A subcontractor's work is below standard, behind schedule, or causing a commercial dispute. You need to address it in writing — clearly enough to create a record and get the outcome you need, measured enough not to permanently damage a relationship you will need again.

The prompt

You are a general contractor writing to a subcontractor about a workmanship issue on [project name and address]. The subcontractor: [company or individual name]. The specific problem: [describe the defect clearly — e.g., 'structural steel column bases at grid lines B3 and B4 are 35mm out of position per the structural drawings, which will require shimming and engineer sign-off before the slab can be poured']. What you need: [required remediation, timeline, and who pays — e.g., 'return to site within 2 business days and rectify at your cost per clause 12.3 of our subcontract']. Relationship history: [e.g., 'second project together, first was fine']. Write a dispute email under 250 words that names the defect precisely with measurements, states the contractual basis for your request, sets a firm and specific deadline, and keeps the tone professional rather than combative.

What you’ll get back

A 200–250 word email documenting the specific defect with measurements, the contractual obligation, and the required resolution — firm enough to protect your position without ending a working relationship you need.

Tips for this one

  • Document in writing even if you've already spoken by phone — a verbal conversation is not a record you can rely on later.
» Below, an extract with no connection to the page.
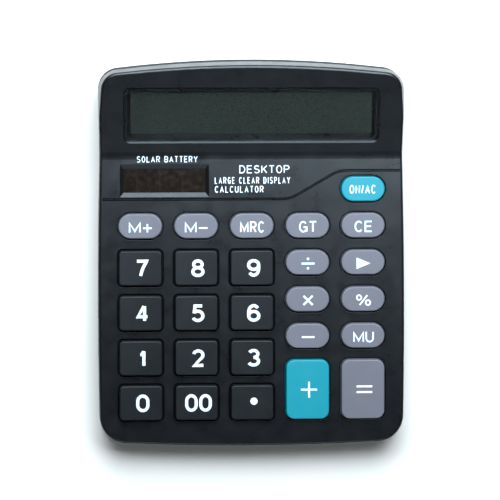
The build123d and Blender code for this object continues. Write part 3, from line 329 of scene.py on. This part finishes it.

The email is the record.
  • Attach photographic evidence and reference each photo by number in the body text. 'Photo 3 shows the 35mm offset at grid B3' is far more useful than a vague 'photos attached.'
  • State your deadline as a specific date and time, not 'as soon as possible.' A vague deadline creates ambiguity about when you are entitled to escalate.
  • If the subcontractor does not respond or refuses, send one formal escalation notice before involving lawyers — most disputes resolve at the first or second written notice.